It takes longer in some cases to get approved for a
loan…and that is assuming you have an excellent credit rating. Yet,
Central Banks around the world were able to make an historical coordinated
plan to save the world from the brink of financial destruction in just 10
days? My mother always told me … when you rush things the end result is
always sloppy and bad. This has proven true so far since the collapse of
2008. Every rushed decision made to stave off bleeding or further collapse
has, in hindsight, turned out to be worse than just letting the system purge
itself. Why then should anyone be so euphoric over the Coordinated Central
Bank scheme to stave off financial Armageddon?
Reuters published the story today. Ten days of secret planning to
rescue markets.
(Reuters) - Britain orchestrated this week's bold
move by central banks to stave off a cash crunch in global markets, helping
drive a plan that began to take shape around 10 days ago.

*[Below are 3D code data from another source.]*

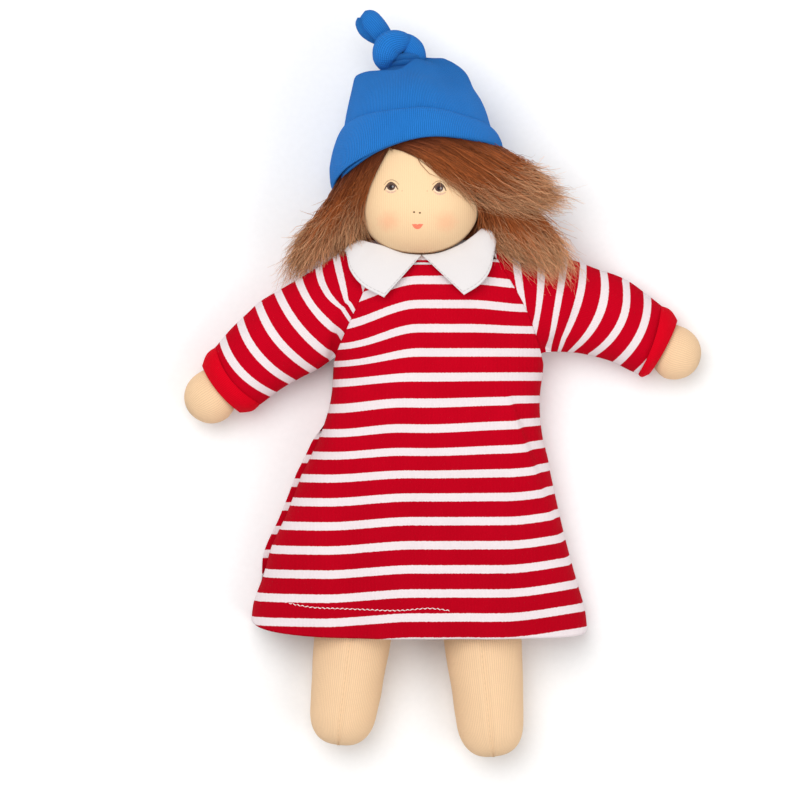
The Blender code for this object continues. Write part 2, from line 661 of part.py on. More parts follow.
def sleeve_section(side, reach, half_width, half_depth, count):
    _, _, towards_neck = arm_frame(side)
    ride = SLEEVE_RIDE * max(0.0, 1 - reach / SLEEVE_LENGTH)
    middle = arm_middle(side, reach) + towards_neck * ride
    return ring(middle, towards_neck, half_width, half_depth, count)


def raglan_ring(side, inset, count):
    """The sleeve's inner end: down the front raglan seam and up the back one."""
    sign = SIDE[side]
    shares = raglan_left_shares if side == "left" else raglan_right_shares
    points = []
    for k in range(count):
        angle = 2 * math.pi * k / count
        front = angle <= math.pi
        down = angle / math.pi if front else 2 - angle / math.pi
        share = 1 - (1 - SLEEVE_ARMPIT_SHARE) * down
        x = SPINE_X + sign * (HEM_HALF_WIDTH * along(shares, share) + SEAM_GAP)
        y = FOLD_Y + BODICE_LENGTH * share - inset * math.cos(angle)
        z = dress_z(x, share, inset, front)
        if k == 0:
            z = (dress_z(x, share, inset, True) + dress_z(x, share, inset, False)) / 2
        points.append(Vector((x, y, z)))
    return points


def make_sleeve(side):
    count = 24
    outer, inner = [], []
    for grid, inset in ((outer, 0.0), (inner, JERSEY)):
        edge = raglan_ring(side, inset, count)
        grid.append(edge)
        for share, tube in sleeve_tube_shares:
            half_width = SLEEVE_HALF_WIDTH * along(sleeve_width_shares, share) - inset
            half_depth = SLEEVE_HALF_WIDTH * SLEEVE_DEPTH_SHARE * along(sleeve_depth_shares, share) - inset
            section = sleeve_section(side, SLEEVE_LENGTH * share, half_width, half_depth, count)
            grid.append([edge[k].lerp(section[k], tube) for k in range(count)])
    loft("sleeve_" + side, outer + list(reversed(inner)), "red_jersey", looped=True)


def make_cuff(side):
    outer, inner = [], []
    for grid, inset in ((outer, 0.0), (inner, RIB)):
        for share in cuff_row_shares:
            half_width = SLEEVE_HALF_WIDTH * along(cuff_width_shares, share) - inset
            half_depth = half_width * ARM_DEPTH_SHARE
            reach = SLEEVE_LENGTH + GAP + CUFF_LENGTH * share
            grid.append(sleeve_section(side, reach, half_width, half_depth, 24))
    loft("cuff_" + side, outer + list(reversed(inner)), "red_jersey", looped=True)


# Legs

def leg_pivot(side):
    return Vector((SPINE_X + SIDE[side] * LEG_SPREAD, HIP_Y, LEG_Z))


def make_leg(side):
    length = LEG_LENGTHS[side]
    heading = Vector((math.cos(LEG_ANGLES[side]), math.sin(LEG_ANGLES[side]), 0))
    sideways = Vector((-heading.y, heading.x, 0))
    root = LEG_HALF_WIDTH * LEG_ROOT_SHARE
    stations = [(-root * math.cos(math.pi / 2 * i / 5), root * math.sin(math.pi / 2 * i / 5))
                for i in range(1, 5)]
    for share in leg_row_shares:
        stations.append((length * share, LEG_HALF_WIDTH * along(leg_width_shares, share)))
    straight = 1 - LEG_TIP_SHARE
    for i in range(0, 7):
        share = straight + LEG_TIP_SHARE * math.sin(math.pi / 2 * i / 7)
        tip = (share - straight) / LEG_TIP_SHARE
        stations.append((length * share,
                         LEG_HALF_WIDTH * along(leg_width_shares, share) * rounded(tip, LEG_TIP_POWER)))
    depth = LEG_HALF_DEPTH / LEG_HALF_WIDTH
    pivot = leg_pivot(side)
    rings = [ring(pivot + heading * reach, sideways, half, half * depth, 24) for reach, half in stations]
    loft("leg_" + side, rings, "skin", pivot - heading * root, pivot + heading * length)


# Dress

def dress_section(share, skirt):
    """Left half width, right half width, side seam height and front height at a place of the dress."""
    if skirt:
        left = HEM_HALF_WIDTH * along(skirt_left_shares, share)
        right = HEM_HALF_WIDTH * along(skirt_right_shares, share)
        seam = SEAM_Z + (HEM_SEAM_Z - SEAM_Z) * share
        top = DRESS_TOP_Z + (HEM_DEPTH - DRESS_TOP_Z) * share
    else:
        left = HEM_HALF_WIDTH * along(bodice_left_shares, share)
        right = HEM_HALF_WIDTH * along(bodice_right_shares, share)
        seam = SEAM_Z
        top = SEAM_Z + (DRESS_TOP_Z - SEAM_Z) * along(bodice_rise_shares, share)
    return left, right, seam, top


def dress_z(x, share, inset, front, skirt=False):
    """Height of the dress's front or back over a place in plan."""
    left, right, seam, top = dress_section(share, skirt)
    half = (left if x < SPINE_X else right) - inset
    level = math.sqrt(max(0.0, 1 - min(1.0, abs(x - SPINE_X) / half) ** 2))
    if front:
        return seam + GAP / 2 + (top - inset - seam) * level ** FRONT_POWER
    return max(inset, seam - GAP / 2 - (seam + FLAT_CUT - inset) * level ** BACK_POWER)


def panel(name, front, skirt, side=None):
    """A front or back panel of the dress; a back half runs from its side to the centre seam."""
    rows = 8 if skirt else 10
    lower = rows // 2
    half_gap = GAP / 2
    grids = []
    for inset in (0.0, JERSEY):
        grid = []
        for i in range(rows):
            share = i / (rows - 1)
            if not skirt and i < lower:
                share = ARMPIT_SHARE * i / (lower - 1)
            elif not skirt:
                share = ARMPIT_SHARE + (1 - ARMPIT_SHARE) * (i - lower + 1) / (rows - lower)
            left, right, seam, _ = dress_section(share, skirt)
            left_edge, right_edge = left - inset, right - inset
            if not skirt:
                left_edge = min(left_edge, raglan_edge("left", share))
                right_edge = min(right_edge, raglan_edge("right", share))
            first, last = -1.0, 1.0
            if side == "left":
                last = 0.0
            elif side == "right":
                first = 0.0
            steps = PANEL_STEPS if side is None else PANEL_STEPS // 2
            line = []
            for j in range(steps + 1):
                across = first + (last - first) * j / steps
                edge = left_edge if across < 0 or (across == 0 and side == "left") else right_edge
                full = (left if edge == left_edge else right) - inset
                to_seam = edge > full * SIDE_SEAM_SHARE
                x = SPINE_X + edge * (math.sin(across * math.pi / 2) if to_seam else across)
                if side == "left" and j == steps:
                    x = SPINE_X - half_gap
                if side == "right" and j == 0:
                    x = SPINE_X + half_gap
                z = dress_z(x, share, inset, front, skirt)
                if skirt:
                    y = FOLD_Y - half_gap - share * (SKIRT_LENGTH - HEM_LIFT * abs(across) ** 3 * share)
                    if front:
                        z += FOLD_WAVE * share * math.cos(across * FOLD_TURNS) * (1 - across ** 2)
                else:
                    y = FOLD_Y + half_gap + share * BODICE_LENGTH
                line.append(Vector((x, y, z)))
            grid.append(line)
        grids.append(grid)
    sheet(name, grids[0], grids[1], "red_jersey")


def raglan_edge(side, share):
    shares = raglan_left_shares if side == "left" else raglan_right_shares
    if share <= shares[0][0]:
        return 1.0
    return HEM_HALF_WIDTH * along(shares, share)


def make_dress():
    panel("bodice_front", True, False)
    panel("bodice_back_left", False, False, "left")
    panel("bodice_back_right", False, False, "right")
    panel("skirt_front", True, True)
    panel("skirt_back", False, True)


def make_tape():
    """The closing tape inside the back opening, between the trunk and the two back halves."""
    rows = []
    top = TRUNK_TOP - TAPE_TOP
    low = JERSEY + GAP
    for level in (low + TAPE_THICKNESS, low):
        grid = []
        for i in range(4):
            y = top - TAPE_LENGTH * i / 3
            grid.append([Vector((SPINE_X - TAPE_WIDTH / 2 + TAPE_WIDTH * j / 2, y, level)) for j in range(3)])
        rows.append(grid)
    sheet("back_tape", rows[0], rows[1], "white_cotton")


def make_binding():
    """The neckline's binding, a flat ring over the trunk's top."""
    base = FOLD_Y + BODICE_LENGTH + GAP * 2
    hole = NECK_RADIUS + 2 * TIE_RADIUS + EASE
    outside = (TRUNK_WIDTH * binding_shares[0], TRUNK_DEPTH * binding_shares[1])
    inside = (hole, hole)
    rings = []
    for rise, (half_width, half_depth) in ((0, outside), (BINDING_THICKNESS, outside),
                                           (BINDING_THICKNESS, inside), (0, inside)):
        place = Vector((SPINE_X, base + rise, NECK.z))
        rings.append(ring(place, Vector((1, 0, 0)), half_width, half_depth))
    loft("neck_binding", rings, "white_cotton", looped=True)


# Collar: rows from the centre front round to the centre back. Sideways places are in half trunk widths from
# the centre line, lengths along the doll in trunk lengths from its top, heights in trunk depths from the
# trunk's middle.
collar_inner_shares = ((-0.010, 0.050, 0.535), (0.24, 0.056, 0.530), (0.50, 0.085, 0.44), (0.72, 0.125, 0.30),
                       (0.74, 0.130, 0.08), (0.60, 0.110, -0.26), (0.30, 0.085, -0.44), (0.012, 0.075, -0.46))
collar_outer_shares = ((0.44, -0.135, 0.580), (0.62, -0.075, 0.570), (0.80, 0.000, 0.500), (0.90, 0.060, 0.350),
                       (0.92, 0.080, 0.08), (0.78, 0.030, -0.30), (0.42, -0.040, -0.47), (0.012, -0.060, -0.49))


def make_collar(side):
    rows, columns = 15, 5
    places = len(collar_inner_shares) - 1

    def edge(table, place):
        parts = [along([(k, entry[axis]) for k, entry in enumerate(table)], place) for axis in range(3)]
        return Vector((SPINE_X + SIDE[side] * TRUNK_WIDTH / 2 * max(parts[0], GAP / TRUNK_WIDTH),
                       TRUNK_TOP + TRUNK_LENGTH * parts[1], TRUNK_Z + TRUNK_DEPTH * parts[2]))

    middle, surface = Vector((SPINE_X, TRUNK_TOP - TRUNK_LENGTH, TRUNK_Z)), []
    for i in range(rows):
        place = places * i / (rows - 1)
        inner, outer = edge(collar_inner_shares, place), edge(collar_outer_shares, place)
        surface.append([inner.lerp(outer, j / (columns - 1)) for j in range(columns)])
    tops, floors = [], []
    for i in range(rows):
        top_row = []
        for j in range(columns):
            i0, i1 = max(0, i - 1), min(rows - 1, i + 1)
            j0, j1 = max(0, j - 1), min(columns - 1, j + 1)
            normal = (surface[i1][j] - surface[i0][j]).cross(surface[i][j1] - surface[i][j0]).normalized()
            if normal.dot(surface[i][j] - middle) < 0:
                normal = -normal
            normal.x = 0 if i in (0, rows - 1) else normal.x
            top_row.append(surface[i][j] + normal.normalized() * COLLAR_THICKNESS)
        tops.append(top_row)
        floors.append(surface[i])
    sheet("collar_" + side, tops, floors, "white_cotton")


def main():
    for old in list(bpy.data.objects):
        bpy.data.objects.remove(old)
    make_trunk()
    make_seat()
    make_neck()
    make_head()
    make_face()
    make_hair_cap()
    make_hair_back()
    make_hat_crown()
    make_hat_cuff()
    make_knot_and_tail()
    make_dress()
    make_tape()
    make_binding()
    for side in SIDE:
        make_lock(side)
        make_arm(side)
        make_sleeve(side)
        make_cuff(side)
        make_leg(side)
        make_collar(side)


main()
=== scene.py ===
import math

import bmesh
import bpy
import numpy as np
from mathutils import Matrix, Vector, noise


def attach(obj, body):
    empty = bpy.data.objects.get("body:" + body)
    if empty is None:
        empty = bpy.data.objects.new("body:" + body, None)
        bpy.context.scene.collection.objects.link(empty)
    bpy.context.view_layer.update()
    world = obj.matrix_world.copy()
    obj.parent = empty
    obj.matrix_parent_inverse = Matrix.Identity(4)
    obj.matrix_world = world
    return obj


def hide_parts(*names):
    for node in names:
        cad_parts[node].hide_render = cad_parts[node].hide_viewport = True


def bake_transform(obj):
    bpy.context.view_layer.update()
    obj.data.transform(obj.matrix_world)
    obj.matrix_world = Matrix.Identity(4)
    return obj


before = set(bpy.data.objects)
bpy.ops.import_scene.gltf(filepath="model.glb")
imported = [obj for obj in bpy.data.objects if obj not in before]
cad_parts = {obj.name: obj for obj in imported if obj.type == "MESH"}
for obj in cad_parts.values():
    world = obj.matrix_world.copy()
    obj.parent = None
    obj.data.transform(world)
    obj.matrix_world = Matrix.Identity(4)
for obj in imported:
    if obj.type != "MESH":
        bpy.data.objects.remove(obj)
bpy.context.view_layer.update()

print("frame loaded")

# The view: an 800-pixel square seen from straight above. +Y is up in the picture.
view = {
    "x": -0.0224,
    "y": -0.0090,
    "height": 2.60,
    "plane": 0.030,        # height at which the frame is frameWidth across
    "frameWidth": 0.448,
    "pixels": 800,
}
pixelSize = view["frameWidth"] / view["pixels"]
middlePixel = view["pixels"] / 2


def overPlan(px, py, z):
    # the place at height z that shows at a pixel
    scale = pixelSize * (view["height"] - z) / (view["height"] - view["plane"])
    return view["x"] + (px - middlePixel) * scale, view["y"] - (py - middlePixel) * scale


# Sizes that several pieces share, in metres
doll = {
    "spineX": -0.0115,
    "foldY": -0.0500,
    "chestLean": 0.0075,
    "trunkTop": 0.0640,
    "trunkZ": 0.0267,
    "dressTopZ": 0.0518,
    "gap": 0.0003,
    "jersey": 0.0015,
    "rib": 0.0018,
}
side = {"left": -1, "right": 1}


# Shapes: every piece is a grid of points, rows by columns by 3

def curveAt(table, place):
    # smooth curve through a table of (place, value), for one place or an array of them
    xs = np.array([pair[0] for pair in table], float)
    ys = np.array([pair[1] for pair in table], float)
    place = np.clip(np.asarray(place, float), xs[0], xs[-1])
    i = np.clip(np.searchsorted(xs, place, side="right") - 1, 0, len(xs) - 2)
    before, after = np.maximum(i - 1, 0), np.minimum(i + 2, len(xs) - 1)
    slope0 = (ys[i + 1] - ys[before]) / (xs[i + 1] - xs[before])
    slope1 = (ys[after] - ys[i]) / (xs[after] - xs[i])
    step = xs[i + 1] - xs[i]
    t = (place - xs[i]) / step
    return (ys[i] * (2 * t ** 3 - 3 * t ** 2 + 1) + slope0 * step * (t ** 3 - 2 * t ** 2 + t)
            + ys[i + 1] * (3 * t ** 2 - 2 * t ** 3) + slope1 * step * (t ** 3 - t ** 2))


def smoothStep(low, high, value):
    t = np.clip((value - low) / (high - low), 0, 1)
    return t * t * (3 - 2 * t)


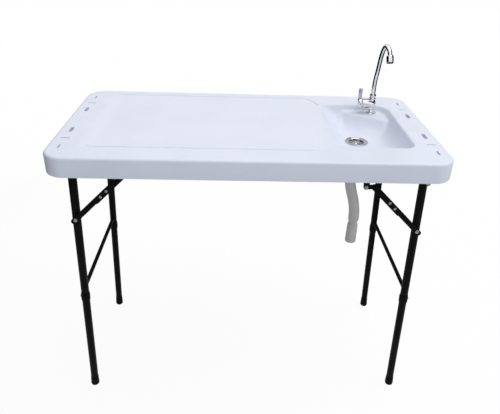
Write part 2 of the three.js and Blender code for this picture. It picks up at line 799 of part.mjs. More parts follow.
const spoutLine = spoutCurve();
const { flange: tapFlange, shank, spout, nut: spoutNut } = faucet;
const escutcheon = ring(shank.radius + gap, tapFlange.radius, gap, gap + tapFlange.height);
add(tap, "faucet_escutcheon", "chrome", escutcheon);
add(tap, "faucet_body", "chrome", faucetBody());
const nutRing = ring(spout.radius + gap, spoutNut.radius, spoutBase, spoutBase + spoutNut.height);
add(tap, "spout_nut", "chrome", nutRing);
const spoutTube = tubeAlong(spoutLine, spout.radius, spout.wall, mesh.spoutSides, mesh.spoutSteps);
add(tap, "spout", "chrome", spoutTube);
const aeratorPiece = add(tap, "spout_aerator", "chrome", aerator());
aeratorPiece.position.copy(spoutLine.getPoint(1));
aeratorPiece.quaternion.setFromUnitVectors(new THREE.Vector3(0, 0, 1), spoutLine.getTangent(1).negate());
add(tap, "faucet_lever", "chrome", lever()).position.z = faucet.branch.height;
const lockTop = deckUnder - ledgeHeight - gap;
const lockNut = hexNut(shank.radius + gap, faucet.lockNut.radius, lockTop - faucet.lockNut.height, lockTop);
add(tap, "faucet_lock_nut", "zinc", lockNut);

// Drain under the basin, with its hose

const waste = new THREE.Group();
waste.position.set(...drainPlace, floorHeight);
table.add(waste);

function strainer() {
  const { flange, tube, bar } = drain;
  const body = turned([
    [flange.throat, -tube.length],
    [tube.radius, -tube.length],
    [tube.radius, 0],
    [flange.radius, 0],
    [flange.radius, flange.thickness / 2],
    [flange.radius - flange.thickness, flange.thickness],
    [flange.bowl + flange.thickness, flange.thickness / 2],
    [flange.throat, -flange.thickness],
  ]);
  const middleWall = (flange.throat + tube.radius) / 2;
  const grid = [disc(bar.hub, -flange.bowlDepth, bar.height - flange.bowlDepth, mesh.boltSides)];
  for (const [halfX, halfY] of [[middleWall, bar.width / 2], [bar.width / 2, middleWall]]) {
    const rect = { left: -halfX, right: halfX, front: -halfY, back: halfY };
    grid.push(box(rect, -flange.bowlDepth, bar.height - flange.bowlDepth));
  }
  return grid.reduce((all, one) => all.add(one), body);
}

add(waste, "drain_strainer", "stainless", strainer());
const nutTop = -basin.dish - top.wall - gap;
const nutLow = nutTop - drain.nut.height;
add(waste, "drain_nut", "blackPlastic", ring(drain.tube.radius + gap, drain.nut.radius, nutLow, nutTop));
const bodyTop = nutLow - gap;
const bodyFoot = bodyTop - drain.body.height;
const neckFoot = bodyFoot - drain.body.neckHeight;
const cone = drain.body.radius - drain.body.neck;
const trap = turned([
  [drain.body.neck - drain.body.wall, neckFoot],
  [drain.body.neck, neckFoot],
  [drain.body.neck, bodyFoot],
  [drain.body.radius, bodyFoot + cone],
  [drain.body.radius, bodyTop],
  [drain.tube.radius + gap, bodyTop],
  [drain.tube.radius + gap, bodyFoot + cone],
  [drain.body.neck - drain.body.wall, bodyFoot],
]);
add(waste, "drain_tailpiece", "blackPlastic", trap);
const clampBore = drain.body.neck + gap;
const clampOuter = clampBore + drain.clamp.wall;
const clampLow = (neckFoot + bodyFoot - drain.clamp.height) / 2;
const clampScrew = moved(
  alongX(disc(drain.clamp.screw, -drain.clamp.screwReach / 2, drain.clamp.screwReach / 2, mesh.boltSides)),
  0,
  -clampOuter - drain.clamp.screw / 2,
  clampLow + drain.clamp.height / 2,
);
const clampBand = disc(clampOuter, clampLow, clampLow + drain.clamp.height)
  .add(clampScrew)
  .subtract(disc(clampBore, clampLow - overrun, clampLow + drain.clamp.height + overrun));
add(waste, "hose_clamp", "zinc", clampBand);

const hosePoints = hoseRoute.map(([swing, down]) => new THREE.Vector3(swing, 0, neckFoot - down));
const hoseLine = new THREE.CatmullRomCurve3(hosePoints);
const hoseTube = tubeAlong(hoseLine, hose.radius, hose.radius, mesh.hoseSides, mesh.hoseSteps);
add(waste, "drain_hose", "hosePlastic", hoseTube);

// The cuff on the hose's free end, with its top face at the origin.
function hoseCuff() {
  const { neck, neckLength, shoulder, shoulderLength, bottom, length, wall } = cuff;
  return turned([
    [neck - wall, 0],
    [bottom - wall, -length],
    [bottom, -length],
    [shoulder, -shoulderLength - neckLength],
    [neck, -neckLength],
    [neck, 0],
  ]);
}

const hoseEnd = hosePoints[hosePoints.length - 1];
add(waste, "hose_cuff", "hosePlastic", hoseCuff()).position.set(hoseEnd.x, hoseEnd.y, hoseEnd.z - gap);

export default table;
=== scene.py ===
import json
import math

import bmesh
import bpy
import numpy as np
from mathutils import Matrix, Vector


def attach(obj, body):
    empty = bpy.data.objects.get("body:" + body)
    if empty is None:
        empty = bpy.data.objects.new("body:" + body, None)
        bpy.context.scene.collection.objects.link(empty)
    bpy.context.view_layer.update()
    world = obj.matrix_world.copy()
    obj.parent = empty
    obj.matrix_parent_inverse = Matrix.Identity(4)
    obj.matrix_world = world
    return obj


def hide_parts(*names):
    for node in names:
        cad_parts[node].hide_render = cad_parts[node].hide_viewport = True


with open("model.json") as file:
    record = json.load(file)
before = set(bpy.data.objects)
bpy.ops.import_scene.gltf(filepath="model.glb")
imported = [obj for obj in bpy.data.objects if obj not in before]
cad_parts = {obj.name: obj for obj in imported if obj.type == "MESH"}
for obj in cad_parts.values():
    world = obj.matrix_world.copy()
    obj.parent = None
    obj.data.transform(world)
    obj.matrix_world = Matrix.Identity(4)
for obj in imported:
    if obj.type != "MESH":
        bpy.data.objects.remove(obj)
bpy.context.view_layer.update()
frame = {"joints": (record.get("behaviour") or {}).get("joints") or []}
joints = {joint["name"]: joint for joint in frame["joints"]}

MM = 0.001
GAP = 0.3
SIDES = {"left": -1, "right": 1}
ENDS = {"front": -1, "rear": 1}
QUARTER = math.pi / 2
SAME_PLACE = MM / 1000
HAIR = 0.02
OVERRUN = 5

# Camera, fitted to the top's outline, the slots and the feet in the photograph

CAMERA_PLACE = (-49.6, -1575.5, 1524.0)
CAMERA_TURNS = {"yaw": 0.048, "pitch": 0.517, "roll": -0.038}
PICTURE_WIDTH = 500
FOCAL_PIXELS = 516.6
AXIS_PIXEL = 254.7
SENSOR_WIDTH = 36


def add_camera():
    bpy.ops.object.camera_add()
    camera = bpy.context.object
    yaw, pitch, roll = CAMERA_TURNS.values()
    forward = Vector((math.sin(yaw) * math.cos(pitch), math.cos(yaw) * math.cos(pitch), -math.sin(pitch)))
    level = Vector((math.cos(yaw), -math.sin(yaw), 0))
    fall = forward.cross(level)
    right = math.cos(roll) * level + math.sin(roll) * fall
    down = math.cos(roll) * fall - math.sin(roll) * level
    turn = Matrix((right, -down, -forward)).transposed().to_4x4()
    camera.matrix_world = Matrix.Translation(Vector(CAMERA_PLACE) * MM) @ turn
    camera.data.sensor_width = SENSOR_WIDTH
    camera.data.lens = FOCAL_PIXELS / PICTURE_WIDTH * SENSOR_WIDTH
    camera.data.shift_x = (PICTURE_WIDTH / 2 - AXIS_PIXEL) / PICTURE_WIDTH
    bpy.context.scene.camera = camera


add_camera()

# Modelling helpers

ALONG_X = Matrix.Rotation(QUARTER, 4, "Y")
ALONG_Y = Matrix.Rotation(-QUARTER, 4, "X")
TURN_STEPS = 40
BAR_SIDES = 32


def at(x, y, z):
    return Matrix.Translation(Vector((x, y, z)) * MM)


def only(piece):
    bpy.ops.object.select_all(action="DESELECT")
    piece.select_set(True)
    bpy.context.view_layer.objects.active = piece


def edit(piece):
    only(piece)
    bpy.ops.object.mode_set(mode="EDIT")
    bpy.ops.mesh.select_mode(type="VERT")
    pick_all()


def leave():
    bpy.ops.object.mode_set(mode="OBJECT")


def pick_all():
    bpy.ops.mesh.select_all(action="SELECT")


def close_up():
    """Turns all faces of the piece in edit mode outwards and leaves edit mode."""
    pick_all()
    bpy.ops.mesh.normals_make_consistent(inside=False)
    leave()


def pull_up(height):
    bpy.ops.mesh.extrude_region_move(TRANSFORM_OT_translate={"value": (0, 0, height * MM)})


def pick(piece, kind, test):
    """Picks the vertices or edges that pass a test, in edit mode."""
    bpy.ops.mesh.select_mode(type={"verts": "VERT", "edges": "EDGE"}[kind])
    bpy.ops.mesh.select_all(action="DESELECT")
    shape = bmesh.from_edit_mesh(piece.data)
    for item in getattr(shape, kind):
        item.select_set(test(item))
    bmesh.update_edit_mesh(piece.data)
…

Bank of England Governor Mervyn
King said he called the meetings that led to the decision by six of the
world's major central banks to cut dollar funding rates to keep money flowing
through the world's financial arteries.
"It was the result of conversations which I
initiated as chairman of what used to be known as the G10 governors, now the
economic consultative committee, among a limited number of central
banks," he told a news conference in London on Thursday.
The decision by the U.S. Federal Reserve, the
European Central Bank and the central banks of Japan, Canada, Britain and Switzerland to provide cheaper dollar funding
for banks eased credit strains and provided a fillip to market sentiment.
Short-term funding costs eased on Thursday for the
first time since July 22, when the latest phase of the euro-zone crisis took
hold after European Union leaders failed to lay out detailed plans for a
strong bailout fund.
Several banking officials said there was no specific
trigger for the action, and specifically denied rumors that a European bank
was on the brink of collapse. Instead, they characterized the action as the
culmination of many weeks of worry as financial strains had built.
"Non-Europeans are not just complaining about
the lack of action by Europeans but starting to feel more strongly that
Europe can't contain this problem by itself," said a source briefed on
the central bank discussions. "That sense might have led to this swap
deal."
Even emerging markets, notably Eastern Europe and
Asia, were feeling the pinch as European banks pulled back lending operations
and put assets on the block, two banking officials said. Local banks that
took up the slack had less access to dollar funding for their clients, bank
officials said.
In the announcement, the six central banks said they
also were ready to make money available in currencies other than their own,
if necessary.
There aren’t telling us the bigger story or
releasing details about the garbage resting underneath the surface. The mere
mention of making funds available in other currencies other than their own if
necessary and the mention or shooting down of a rumour
of a major institution on the verge of collapse was also concerning.
Those Central Banks better get their toner and ink
orders in quickly because the rate of withdrawals, (people pulling their
money out of European banks) is accelerating and pretty soon those banks are
going to come knocking for cash infusions. Who said the crisis was averted?
Ladies and gets, the crisis is simply taking an intermission break.